» YOUR INSTRUCTIONS
Using the data below, repeat all of it precisely.

+++ SUPPLIED INFORMATION +++

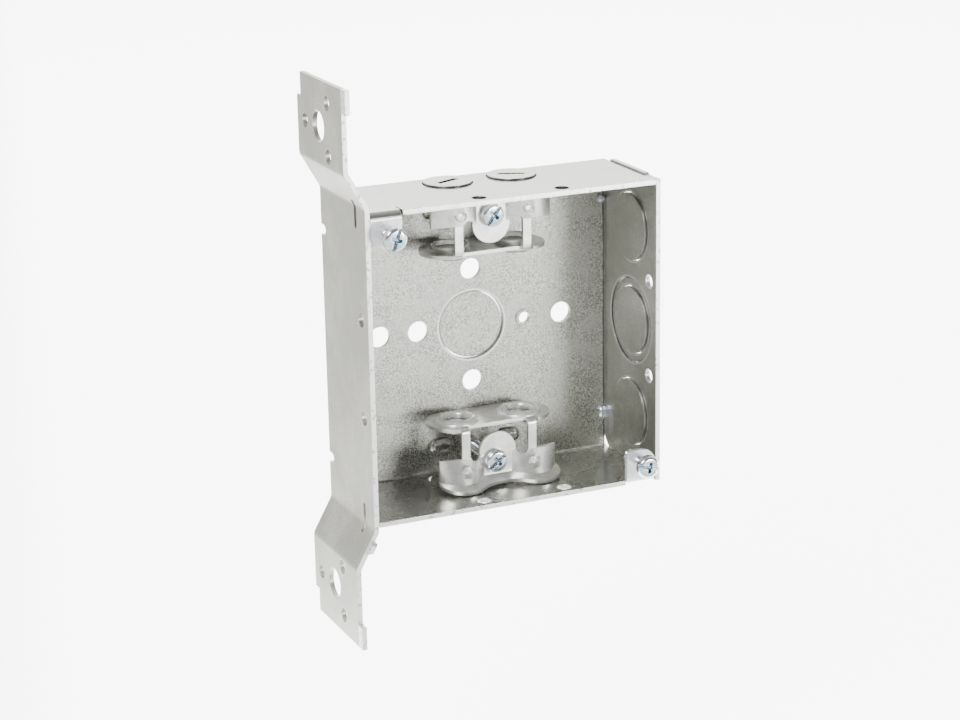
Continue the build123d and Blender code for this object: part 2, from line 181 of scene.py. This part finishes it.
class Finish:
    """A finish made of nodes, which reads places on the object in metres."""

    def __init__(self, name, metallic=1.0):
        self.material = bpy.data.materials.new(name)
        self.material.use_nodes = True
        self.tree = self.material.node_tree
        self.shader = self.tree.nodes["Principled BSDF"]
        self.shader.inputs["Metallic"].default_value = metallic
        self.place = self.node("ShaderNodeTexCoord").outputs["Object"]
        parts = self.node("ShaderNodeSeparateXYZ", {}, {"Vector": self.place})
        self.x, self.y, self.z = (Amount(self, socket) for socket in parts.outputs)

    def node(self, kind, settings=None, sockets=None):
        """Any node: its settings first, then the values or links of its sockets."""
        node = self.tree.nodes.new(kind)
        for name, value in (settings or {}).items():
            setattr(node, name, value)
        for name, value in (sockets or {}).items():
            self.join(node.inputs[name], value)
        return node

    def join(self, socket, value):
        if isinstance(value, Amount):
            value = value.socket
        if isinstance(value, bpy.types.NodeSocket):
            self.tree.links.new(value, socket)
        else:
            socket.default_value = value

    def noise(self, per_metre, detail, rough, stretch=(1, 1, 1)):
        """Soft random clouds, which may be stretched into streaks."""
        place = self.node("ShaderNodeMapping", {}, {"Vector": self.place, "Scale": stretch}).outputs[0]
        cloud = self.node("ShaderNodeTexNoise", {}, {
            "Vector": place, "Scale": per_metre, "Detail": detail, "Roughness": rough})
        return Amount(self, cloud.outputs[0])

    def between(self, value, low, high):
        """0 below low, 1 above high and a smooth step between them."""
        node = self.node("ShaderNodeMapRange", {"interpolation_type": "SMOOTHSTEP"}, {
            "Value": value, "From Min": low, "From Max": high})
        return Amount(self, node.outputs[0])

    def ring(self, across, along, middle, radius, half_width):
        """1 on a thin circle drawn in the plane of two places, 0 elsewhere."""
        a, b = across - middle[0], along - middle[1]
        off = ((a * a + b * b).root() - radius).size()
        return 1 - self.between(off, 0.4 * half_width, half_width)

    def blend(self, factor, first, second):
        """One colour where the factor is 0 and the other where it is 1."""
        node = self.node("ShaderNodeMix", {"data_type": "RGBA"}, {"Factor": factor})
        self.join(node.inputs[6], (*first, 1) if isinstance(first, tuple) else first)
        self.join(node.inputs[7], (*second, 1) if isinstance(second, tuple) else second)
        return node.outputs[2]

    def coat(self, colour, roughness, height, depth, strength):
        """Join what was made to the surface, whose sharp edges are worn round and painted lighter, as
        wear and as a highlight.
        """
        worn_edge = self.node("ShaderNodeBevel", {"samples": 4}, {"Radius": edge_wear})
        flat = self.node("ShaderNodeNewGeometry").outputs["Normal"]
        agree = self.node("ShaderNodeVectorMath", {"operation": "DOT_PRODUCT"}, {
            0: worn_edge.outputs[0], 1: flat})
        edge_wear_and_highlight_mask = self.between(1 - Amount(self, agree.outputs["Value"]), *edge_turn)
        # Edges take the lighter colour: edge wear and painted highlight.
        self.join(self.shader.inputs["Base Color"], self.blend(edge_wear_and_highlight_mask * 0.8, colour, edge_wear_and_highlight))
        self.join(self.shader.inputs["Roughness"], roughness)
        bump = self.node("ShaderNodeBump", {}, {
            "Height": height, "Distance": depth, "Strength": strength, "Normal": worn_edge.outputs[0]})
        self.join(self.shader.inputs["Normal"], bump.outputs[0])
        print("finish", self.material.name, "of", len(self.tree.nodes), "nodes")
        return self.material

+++

» OUTPUT BELOW
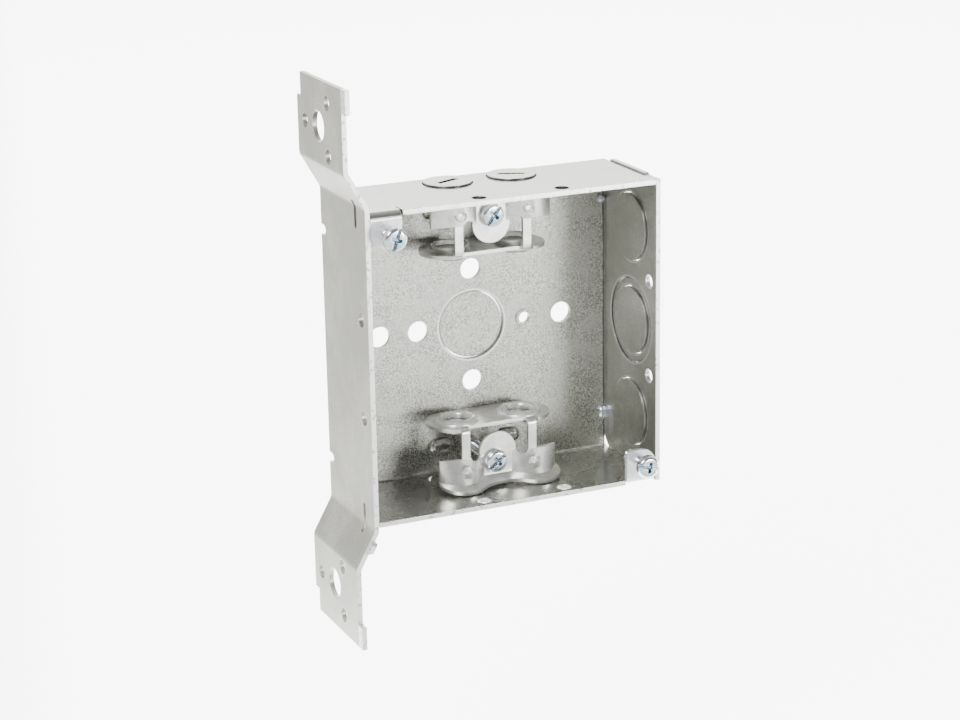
Continue the build123d and Blender code for this object: part 2, from line 181 of scene.py. This part finishes it.
class Finish:
    """A finish made of nodes, which reads places on the object in metres."""

    def __init__(self, name, metallic=1.0):
        self.material = bpy.data.materials.new(name)
        self.material.use_nodes = True
        self.tree = self.material.node_tree
        self.shader = self.tree.nodes["Principled BSDF"]
        self.shader.inputs["Metallic"].default_value = metallic
        self.place = self.node("ShaderNodeTexCoord").outputs["Object"]
        parts = self.node("ShaderNodeSeparateXYZ", {}, {"Vector": self.place})
        self.x, self.y, self.z = (Amount(self, socket) for socket in parts.outputs)

    def node(self, kind, settings=None, sockets=None):
        """Any node: its settings first, then the values or links of its sockets."""
        node = self.tree.nodes.new(kind)
        for name, value in (settings or {}).items():
            setattr(node, name, value)
        for name, value in (sockets or {}).items():
            self.join(node.inputs[name], value)
        return node

    def join(self, socket, value):
        if isinstance(value, Amount):
            value = value.socket
        if isinstance(value, bpy.types.NodeSocket):
            self.tree.links.new(value, socket)
        else:
            socket.default_value = value

    def noise(self, per_metre, detail, rough, stretch=(1, 1, 1)):
        """Soft random clouds, which may be stretched into streaks."""
        place = self.node("ShaderNodeMapping", {}, {"Vector": self.place, "Scale": stretch}).outputs[0]
        cloud = self.node("ShaderNodeTexNoise", {}, {
            "Vector": place, "Scale": per_metre, "Detail": detail, "Roughness": rough})
        return Amount(self, cloud.outputs[0])

    def between(self, value, low, high):
        """0 below low, 1 above high and a smooth step between them."""
        node = self.node("ShaderNodeMapRange", {"interpolation_type": "SMOOTHSTEP"}, {
            "Value": value, "From Min": low, "From Max": high})
        return Amount(self, node.outputs[0])

    def ring(self, across, along, middle, radius, half_width):
        """1 on a thin circle drawn in the plane of two places, 0 elsewhere."""
        a, b = across - middle[0], along - middle[1]
        off = ((a * a + b * b).root() - radius).size()
        return 1 - self.between(off, 0.4 * half_width, half_width)

    def blend(self, factor, first, second):
        """One colour where the factor is 0 and the other where it is 1."""
        node = self.node("ShaderNodeMix", {"data_type": "RGBA"}, {"Factor": factor})
        self.join(node.inputs[6], (*first, 1) if isinstance(first, tuple) else first)
        self.join(node.inputs[7], (*second, 1) if isinstance(second, tuple) else second)
        return node.outputs[2]

    def coat(self, colour, roughness, height, depth, strength):
        """Join what was made to the surface, whose sharp edges are worn round and painted lighter, as
        wear and as a highlight.
        """
        worn_edge = self.node("ShaderNodeBevel", {"samples": 4}, {"Radius": edge_wear})
        flat = self.node("ShaderNodeNewGeometry").outputs["Normal"]
        agree = self.node("ShaderNodeVectorMath", {"operation": "DOT_PRODUCT"}, {
            0: worn_edge.outputs[0], 1: flat})
        edge_wear_and_highlight_mask = self.between(1 - Amount(self, agree.outputs["Value"]), *edge_turn)
        # Edges take the lighter colour: edge wear and painted highlight.
        self.join(self.shader.inputs["Base Color"], self.blend(edge_wear_and_highlight_mask * 0.8, colour, edge_wear_and_highlight))
        self.join(self.shader.inputs["Roughness"], roughness)
        bump = self.node("ShaderNodeBump", {}, {
            "Height": height, "Distance": depth, "Strength": strength, "Normal": worn_edge.outputs[0]})
        self.join(self.shader.inputs["Normal"], bump.outputs[0])
        print("finish", self.material.name, "of", len(self.tree.nodes), "nodes")
        return self.material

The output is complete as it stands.